The Bible provides specific instructions for how to prevent the spread of infection.
Are you dreading the onset of the cold season? If so, you’re not alone. Most people can’t count the number of times they or someone in their family has been down with a cold at this time of year. Colds are probably the most common of all infectious diseases. For this reason, it’s important to know what they are, how they are transmitted and what we can do to prevent them.
A cold is an infection of the upper respiratory tract, which includes the nose and throat. Despite what many people think about the transmission of colds, the viruses that cause them are usually transmitted by direct contact with the hands. The hands then touch the mouth, nose or eyes, and the virus multiplies in the nose.
Sneezing, coughing, runny nose, sore throat and headache all are symptoms associated with the common cold. The symptoms, which generally last from two to 14 days, are probably the result of the body’s immune response to the virus.
This response causes inflammation in the lining of the nose, resulting in sneezing and a blocked, runny nose. Fluid may drain from the nose to the throat, causing soreness, and from the back of the throat to the chest, causing coughing.
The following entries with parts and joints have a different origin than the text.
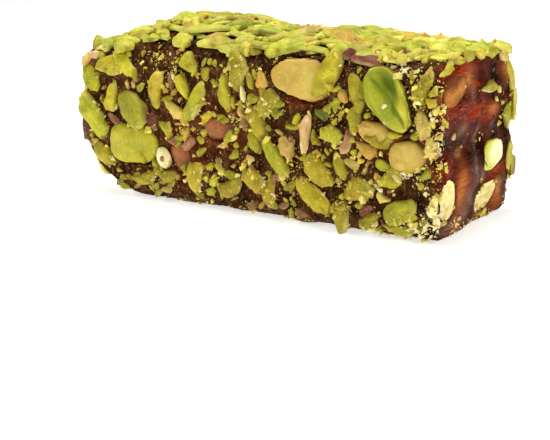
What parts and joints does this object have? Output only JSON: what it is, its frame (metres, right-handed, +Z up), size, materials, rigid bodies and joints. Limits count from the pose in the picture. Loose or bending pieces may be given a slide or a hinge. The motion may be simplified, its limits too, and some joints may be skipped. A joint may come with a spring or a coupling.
{
  "type": "turkish delight bar",
  "caption": "Long bar of dark fruit jelly turkish delight rolled in slivered pistachios, with whole kernels set in its sides and showing in the knife-cut end.",
  "frame": {"origin": "centre of the bar's underside, on the surface that it lies on", "axes": "+X along the bar towards its knife-cut end, +Z up, -Y towards the side that shows best"},
  "size_m": [0.092, 0.0388, 0.0409],
  "materials": {
    "jelly": "sticky dark purple-brown fruit jelly, with slivered pistachio fused over it",
    "pistachio_green": "matte lime and olive green nut flesh",
    "pistachio_tan": "matte tan yellow nut with thin skin",
    "pistachio_amber": "nut under a thin film of glossy amber jelly",
    "pistachio_cut": "pale cream green nut, cut across"
  },
  "bodies": {
    "root": {"coated_jelly": "jelly", "kernel_front_half_left": "pistachio_green", "kernel_front_amber_low": "pistachio_amber", "kernel_front_amber_mid": "pistachio_amber", "kernel_front_tan_large": "pistachio_tan", "kernel_front_green_half": "pistachio_green", "kernel_front_tan_slim": "pistachio_tan", "kernel_front_tan_round": "pistachio_tan", "kernel_cut_amber": "pistachio_amber", "kernel_cut_pale": "pistachio_cut", "kernel_cut_corner": "pistachio_cut", "kernel_cut_long": "pistachio_cut", "kernel_top_half": "pistachio_green", "kernel_back_half": "pistachio_green", "kernel_back_round": "pistachio_tan", "kernel_left_half": "pistachio_green"}
  },
  "joints": []
}
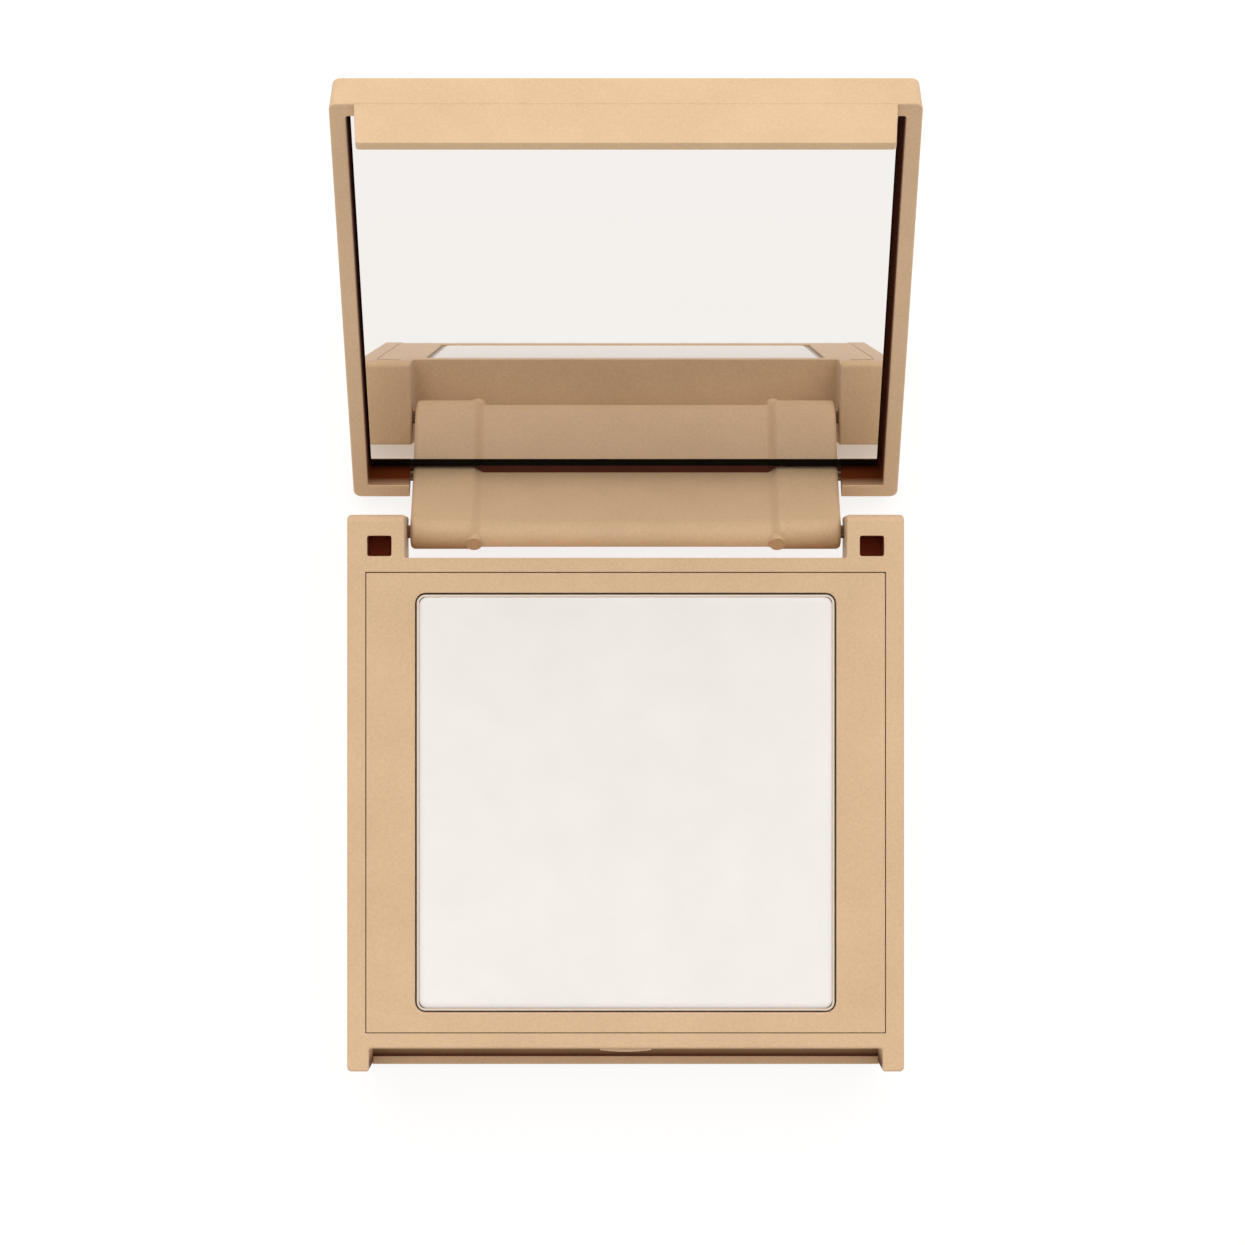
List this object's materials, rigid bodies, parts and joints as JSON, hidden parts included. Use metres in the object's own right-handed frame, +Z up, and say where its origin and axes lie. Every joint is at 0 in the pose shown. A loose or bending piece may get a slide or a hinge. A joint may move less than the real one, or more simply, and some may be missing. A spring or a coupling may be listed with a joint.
{
  "type": "powder compact",
  "caption": "Square pressed-powder compact with a press-in pan tray and a mirror lid on a two-axis hinge link, shown open.",
  "frame": {"origin": "centre of the flat underside of the base", "axes": "+Z up out of the powder, -Y towards the user (the opening edge), +X to the user's right; the lid is drawn open on its stop, leaning back over +Y"},
  "size_m": [0.064, 0.1107, 0.0523],
  "materials": {
    "case_plastic": "soft-touch matt, very fine spark texture",
    "powder": "pressed loose powder, fully matt",
    "pan_metal": "drawn sheet",
    "glue": "hot melt, satin",
    "pin_steel": "drawn wire",
    "mirror_glass": "polished float glass",
    "mirror_silver": "silvered, painted behind",
    "tape": "foam tape"
  },
  "bodies": {
    "base": {"base_shell": "case_plastic", "tray_insert": "case_plastic", "powder_pan": "pan_metal", "powder_cake": "powder", "pan_glue_pad": "glue", "base_hinge_pin_left": "pin_steel", "base_hinge_pin_right": "pin_steel"},
    "link": {"hinge_link": "case_plastic"},
    "lid": {"lid_shell": "case_plastic", "mirror_glass": "mirror_glass", "mirror_silver": "mirror_silver", "mirror_tape": "tape", "lid_hinge_pin_left": "pin_steel", "lid_hinge_pin_right": "pin_steel"}
  },
  "joints": [
    {"name": "base_hinge", "type": "hinge", "parent": "base", "child": "link", "pos_m": [0, 0.03017, 0.0032], "axis": [1, 0, 0], "range_deg": [0, 148.39]},
    {"name": "lid_hinge", "type": "hinge", "parent": "link", "child": "lid", "pos_m": [0, 0.03691, -0.00381], "axis": [1, 0, 0], "range_deg": [-16.2, 0]}
  ],
  "couplings": [
    {"joint": "lid_hinge", "follows": "base_hinge", "ratio": -0.10912}
  ]
}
In some cases, colds may lead to secondary bacterial infections that require treatment with antibiotics.
Many people have the misconception that colds are caused by cold weather and that not dressing properly for the weather conditions will lead to the illness. Others think that a person must be ill or have a weakened immune system to be susceptible to colds.
The truth is, colds are caused by viruses. In order to get sick from the viruses that cause colds, you must come into contact with them. They must attach to your cells and multiply within your cells to cause infection. Although not dressing properly for the weather conditions is probably not a good idea, there is no direct evidence that a person can contract a cold because of it.
Also, a person need not have a weakened immune system to be susceptible to infections with cold viruses. In a study involving healthy adults, 95 percent became infected when cold viruses were administered through the nose. Of those, a large percentage developed symptoms associated with the common cold.
More than 200 viruses are known to cause colds, and to date, there is no vaccine. There are so many different types or strains of cold viruses that it is difficult to develop a vaccine to provide protection from them all.
Most colds in the U.S. occur during the fall and winter months. The incidence for colds increases slowly beginning in late August and early September and remains high until the spring months.
Believe it or not, the Bible provides specific instructions for how to prevent the spread of infection. It specifically describes what sickness is (a discharge—i.e., fluid or mucus) and emphasizes the importance of keeping one’s distance from those who are ill and washing (bathing) to prevent infection (see Lev. 15:5,7,11,13).
The following preventive measures, now suggested by health-care professionals, are in line with these biblical recommendations:
» Avoid contact with people who are sick.
» Wash your hands often, especially after coming in contact with objects handled by someone who is sick.
» Avoid touching your face when you are around people who are sick.
Colds can affect people of all ages, and there is no cure for them. Fortunately, applying the simple preventive practices described above can greatly reduce the risks of infection.